WHAT THE TASK ASKS: Quote the listing below in its entirety.
━━━━━━━━
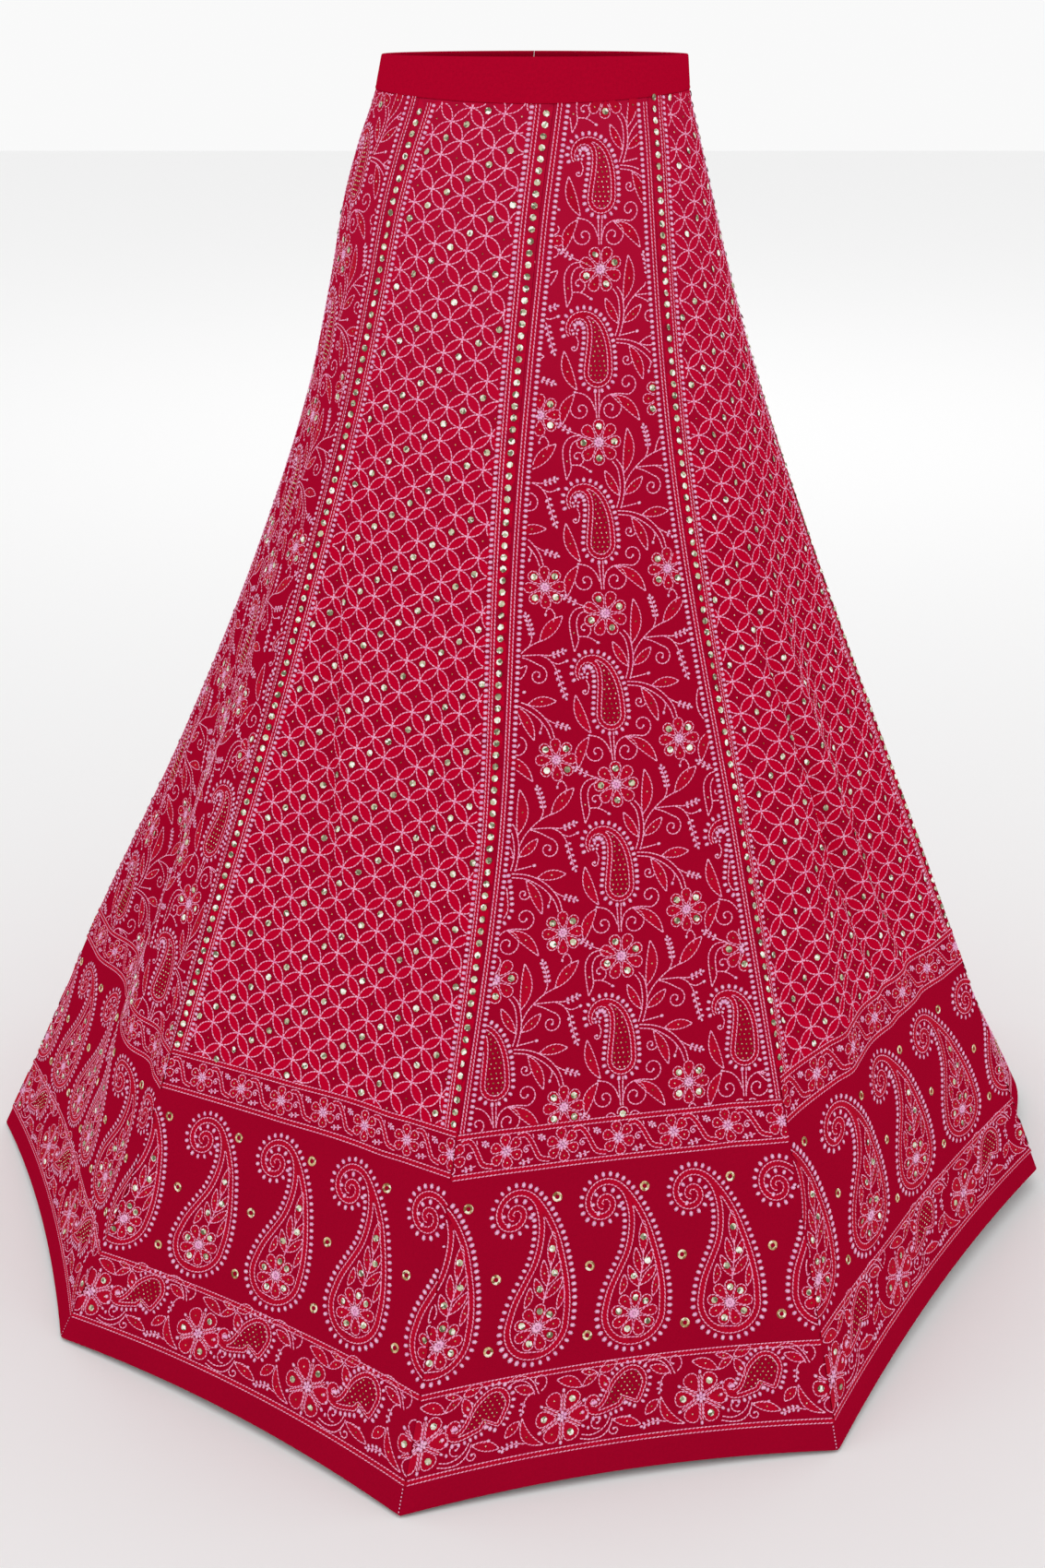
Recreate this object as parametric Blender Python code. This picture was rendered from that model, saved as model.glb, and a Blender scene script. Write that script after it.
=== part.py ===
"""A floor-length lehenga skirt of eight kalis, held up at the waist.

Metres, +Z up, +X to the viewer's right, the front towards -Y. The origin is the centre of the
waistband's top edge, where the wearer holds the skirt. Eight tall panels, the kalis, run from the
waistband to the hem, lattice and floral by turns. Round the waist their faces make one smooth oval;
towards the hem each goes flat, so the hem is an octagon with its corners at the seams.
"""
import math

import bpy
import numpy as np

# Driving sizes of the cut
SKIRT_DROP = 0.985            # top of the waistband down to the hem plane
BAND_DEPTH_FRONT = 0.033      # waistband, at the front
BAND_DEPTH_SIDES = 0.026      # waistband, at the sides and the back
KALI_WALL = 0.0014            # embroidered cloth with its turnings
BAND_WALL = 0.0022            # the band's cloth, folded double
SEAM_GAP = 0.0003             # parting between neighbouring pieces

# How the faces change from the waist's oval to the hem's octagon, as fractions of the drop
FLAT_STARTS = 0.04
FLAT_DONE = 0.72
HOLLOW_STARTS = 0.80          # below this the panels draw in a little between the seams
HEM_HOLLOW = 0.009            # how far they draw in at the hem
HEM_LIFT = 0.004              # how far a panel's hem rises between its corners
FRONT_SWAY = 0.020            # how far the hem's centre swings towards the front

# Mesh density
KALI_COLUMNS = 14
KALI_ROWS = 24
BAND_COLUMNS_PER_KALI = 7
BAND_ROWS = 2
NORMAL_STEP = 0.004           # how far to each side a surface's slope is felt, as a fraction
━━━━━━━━
TASK RESPONSE:
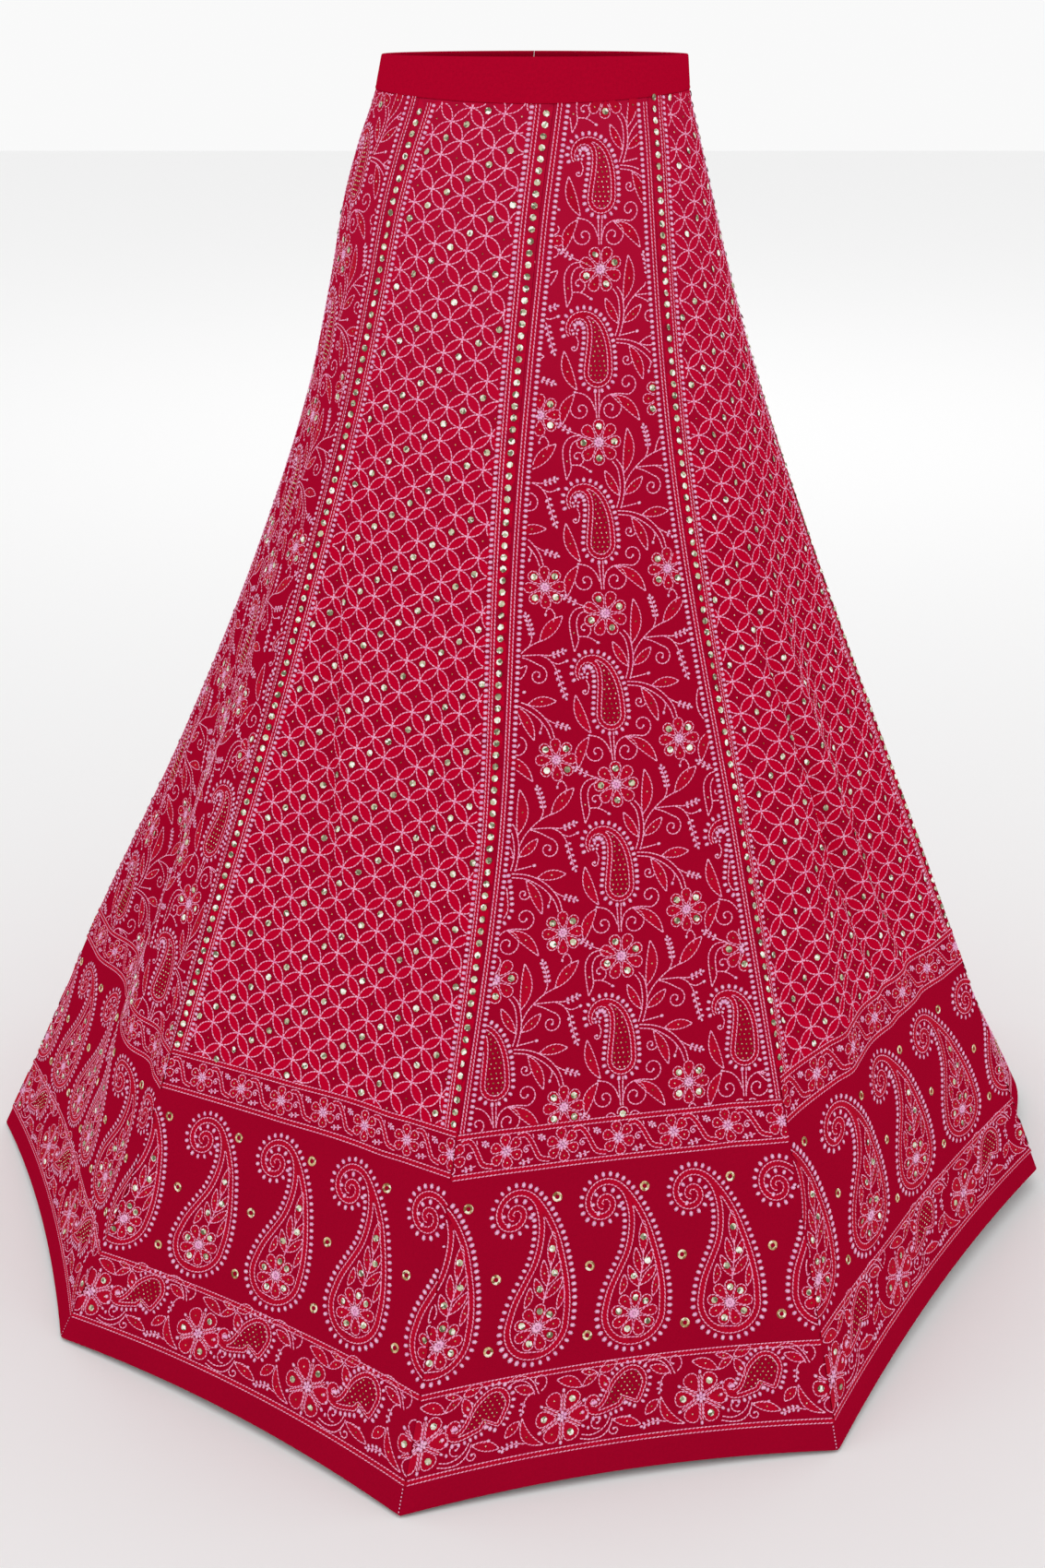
Recreate this object as parametric Blender Python code. This picture was rendered from that model, saved as model.glb, and a Blender scene script. Write that script after it.
=== part.py ===
"""A floor-length lehenga skirt of eight kalis, held up at the waist.

Metres, +Z up, +X to the viewer's right, the front towards -Y. The origin is the centre of the
waistband's top edge, where the wearer holds the skirt. Eight tall panels, the kalis, run from the
waistband to the hem, lattice and floral by turns. Round the waist their faces make one smooth oval;
towards the hem each goes flat, so the hem is an octagon with its corners at the seams.
"""
import math

import bpy
import numpy as np

# Driving sizes of the cut
SKIRT_DROP = 0.985            # top of the waistband down to the hem plane
BAND_DEPTH_FRONT = 0.033      # waistband, at the front
BAND_DEPTH_SIDES = 0.026      # waistband, at the sides and the back
KALI_WALL = 0.0014            # embroidered cloth with its turnings
BAND_WALL = 0.0022            # the band's cloth, folded double
SEAM_GAP = 0.0003             # parting between neighbouring pieces

# How the faces change from the waist's oval to the hem's octagon, as fractions of the drop
FLAT_STARTS = 0.04
FLAT_DONE = 0.72
HOLLOW_STARTS = 0.80          # below this the panels draw in a little between the seams
HEM_HOLLOW = 0.009            # how far they draw in at the hem
HEM_LIFT = 0.004              # how far a panel's hem rises between its corners
FRONT_SWAY = 0.020            # how far the hem's centre swings towards the front

# Mesh density
KALI_COLUMNS = 14
KALI_ROWS = 24
BAND_COLUMNS_PER_KALI = 7
BAND_ROWS = 2
NORMAL_STEP = 0.004           # how far to each side a surface's slope is felt, as a fraction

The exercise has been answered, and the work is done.